Suppose we compare, say, Germany and Burundi. The German economy is four or five hundred times as big as the economy of Burundi. But only one of those two governments has sovereign power over its own exchange rate, its own monetary policy, its own trade policy, its own fiscal policy, and allows no right of appeal above the jurisdiction of its own courts. That, of course, is the government of Burundi, not the government of Germany. So here’s a country—and it’s typical—with an absolutely tiny economic unit, being run by massive excess sovereignty.

Another thing I wanted to discuss with you is this idea of reducing trade barriers temporarily to allow African countries to be more competitive with Asia. How would that be implemented?

Since writing The Bottom Billion, I’ve done more work on this with Tony Venables. There’s an article we published in a journal called The World Economy, in summer 2007. There we compare the effects of AGOA [African Growth and Opportunity Act], the American scheme, with the Everything but Arms, the European scheme. And we show that even in AGOA, it’s only where there’s a special waiver which permits more generous rules of origin that the scheme has worked. That covers garments, which is the really important commodity. Africa’s exports of garments to America have increased seven-fold as a result of this scheme in just a five-year period. That suggests some African countries were pretty close to the threshold of breaking into global markets, and just needed that extra bit to get them over the threshold. Over the same period the European scheme was a total failure. Garment exports to Europe actually fell absolutely over that period. The reason was that the European scheme applied to the wrong countries. It was confined to the so-called “least developed.” That’s a United Nations classification, but it’s not appropriate for manufacturing. We need a UN classification of “least developed manufacturing country.” But of course, nobody’s actually done that yet.

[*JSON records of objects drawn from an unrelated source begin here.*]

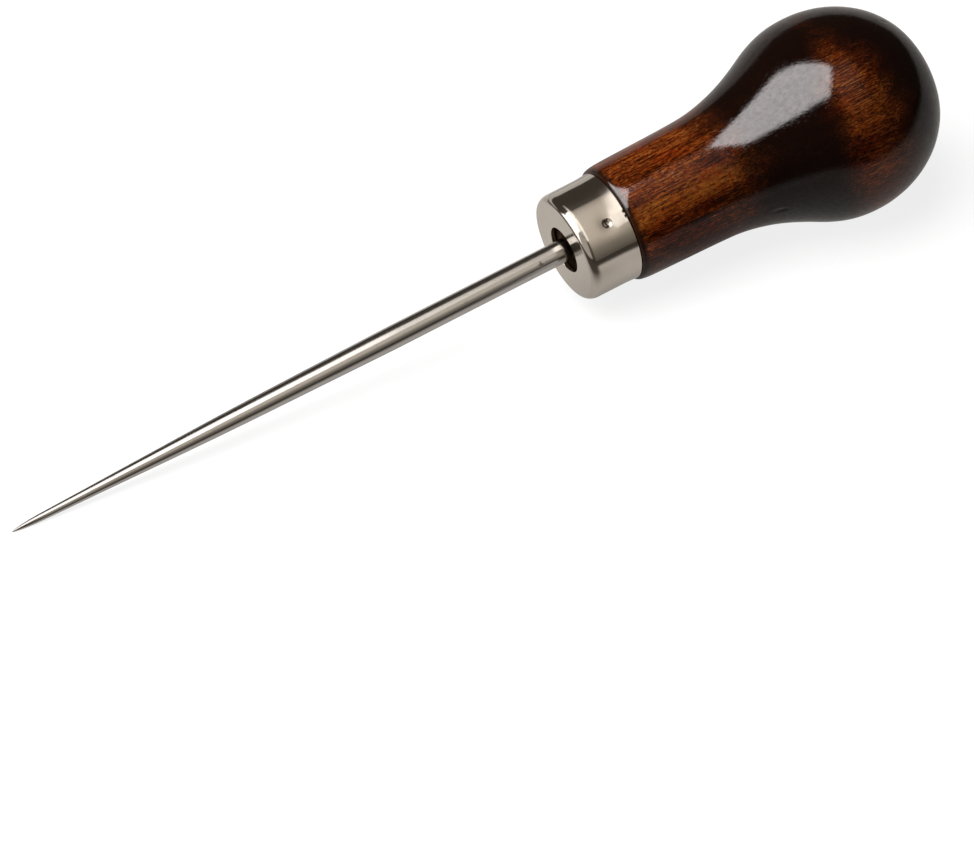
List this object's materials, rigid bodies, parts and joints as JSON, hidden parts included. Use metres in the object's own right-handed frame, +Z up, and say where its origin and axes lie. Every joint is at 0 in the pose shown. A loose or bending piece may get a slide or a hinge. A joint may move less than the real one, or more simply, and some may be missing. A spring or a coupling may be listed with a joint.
{
  "type": "scratch awl",
  "caption": "Scratch awl: a long tapered round steel point set through a bright cup ferrule into a glossy dark bulb-shaped wooden handle.",
  "frame": {"origin": "the awl's point where the tool lies on its side on a bench: the origin is on the bench, directly under the centre of the point's rounding", "axes": "+X along the bench from the point towards the handle, +Z up off the bench, +Y completes a right-handed frame; the tool's own axis rises 6.455 degrees from +X towards +Z, so point and handle bulb both touch z = 0"},
  "size_m": [0.1331, 0.027, 0.0272],
  "materials": {
    "blade_steel": "ground and polished steel, thin oil film, small dark stains near the ferrule",
    "ferrule_plate": "bright warm nickel plate on drawn steel, light surface undulation",
    "handle_wood": "dark walnut stained hardwood under gloss varnish, open grain"
  },
  "bodies": {
    "root": {"blade": "blade_steel", "ferrule": "ferrule_plate", "handle": "handle_wood"}
  },
  "joints": []
}
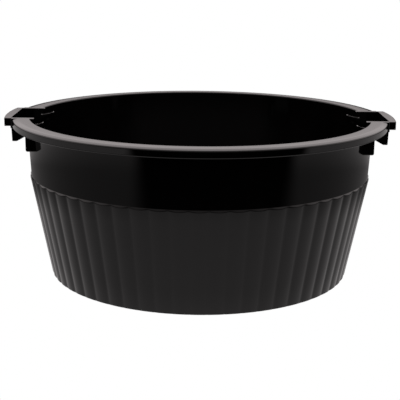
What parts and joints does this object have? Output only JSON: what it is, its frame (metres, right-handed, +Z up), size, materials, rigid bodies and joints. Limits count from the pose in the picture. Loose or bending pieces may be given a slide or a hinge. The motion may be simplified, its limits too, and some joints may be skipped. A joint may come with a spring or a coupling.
{
  "type": "hair color bowl",
  "caption": "Round black salon tint bowl with a reeded lower wall, a flat turned-down rim, slotted hook-on ears and a rubber foot ring.",
  "frame": {"origin": "centre of the underside, on the surface the bowl stands on", "axes": "+Z up, +X through the right-hand ear, +Y to the back"},
  "size_m": [0.1422, 0.1366, 0.058],
  "materials": {
    "black_polypropylene": "satin gloss, as moulded",
    "black_rubber": "matte"
  },
  "bodies": {
    "root": {"bowl_body": "black_polypropylene", "non_slip_ring": "black_rubber"}
  },
  "joints": []
}
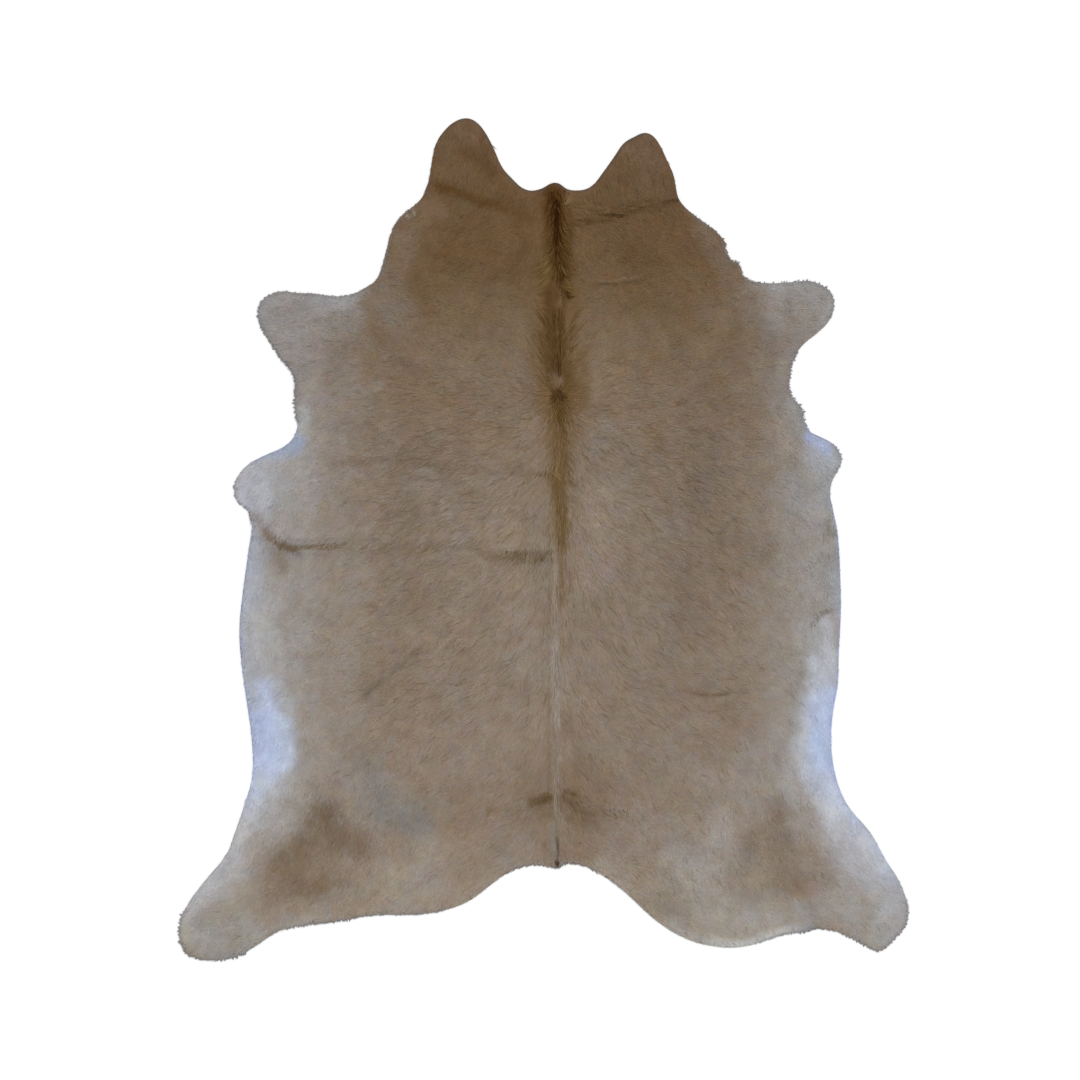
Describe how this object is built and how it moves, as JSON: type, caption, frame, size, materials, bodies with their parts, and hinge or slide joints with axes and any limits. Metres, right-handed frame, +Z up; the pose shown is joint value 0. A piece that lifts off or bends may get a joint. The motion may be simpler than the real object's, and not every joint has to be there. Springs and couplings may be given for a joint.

Do you see any similarly simple policy changes that the United States could make that would have outsized effects on improving things for the bottom billion?

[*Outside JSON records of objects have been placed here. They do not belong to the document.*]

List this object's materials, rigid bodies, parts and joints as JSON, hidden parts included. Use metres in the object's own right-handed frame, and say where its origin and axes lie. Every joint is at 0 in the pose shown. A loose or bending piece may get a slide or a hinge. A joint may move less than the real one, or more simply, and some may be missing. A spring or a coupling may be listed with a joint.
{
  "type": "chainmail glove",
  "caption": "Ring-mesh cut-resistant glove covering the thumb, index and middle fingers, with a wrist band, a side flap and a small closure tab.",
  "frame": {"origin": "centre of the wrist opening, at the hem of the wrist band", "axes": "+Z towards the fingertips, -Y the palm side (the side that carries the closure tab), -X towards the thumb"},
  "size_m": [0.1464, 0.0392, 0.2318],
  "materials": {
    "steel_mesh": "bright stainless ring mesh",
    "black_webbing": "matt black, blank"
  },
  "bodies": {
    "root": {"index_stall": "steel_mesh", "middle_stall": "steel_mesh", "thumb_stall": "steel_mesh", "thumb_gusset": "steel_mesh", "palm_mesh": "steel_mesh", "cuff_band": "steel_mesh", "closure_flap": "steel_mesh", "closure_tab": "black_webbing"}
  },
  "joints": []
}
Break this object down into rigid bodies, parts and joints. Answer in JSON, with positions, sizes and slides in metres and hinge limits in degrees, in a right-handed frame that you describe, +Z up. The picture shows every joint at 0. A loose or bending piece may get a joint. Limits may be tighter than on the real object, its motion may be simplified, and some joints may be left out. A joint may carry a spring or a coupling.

My main concern at the moment is to puncture this food price crisis. It’s serious because the groups that are getting hit hardest are the urban poor. If we run with these high food prices, say, for another five years, which is the sort of thing people are talking about, we’ll have a whole vintage of young Africans that are permanently impaired. So it’s a vital matter to get food prices back down quickly. America holds the key to that.

The key is in the Farm Bill? Or food-aid policy?

They key is in biofuels. The United States is burning 30 percent of its grain. It uses ten units of energy to produce eleven with biofuels. So you only get one additional unit for ten being put in. But you put a subsidy on all the eleven units that are produced. So it’s an absolute gift horse for the agricultural lobby, which is of course why it’s there. Europe has an equivalent folly, which is the ban on genetically modified crops. In Europe, I’m advocating lifting that ban.

In fact, Europe very much wants the United States to lift the biofuels subsidy. And the United States very much want Europe to lift the ban on GM. And so it seems to me there’s a win-win deal here. Not only would Europe and America win in themselves, but between them, they’d make a great contribution to resolving the food crisis for Africa, because the elimination of the biofuels subsidy would puncture the present bubble. And lifting the ban on GM would change the rate of growth of agricultural productivity.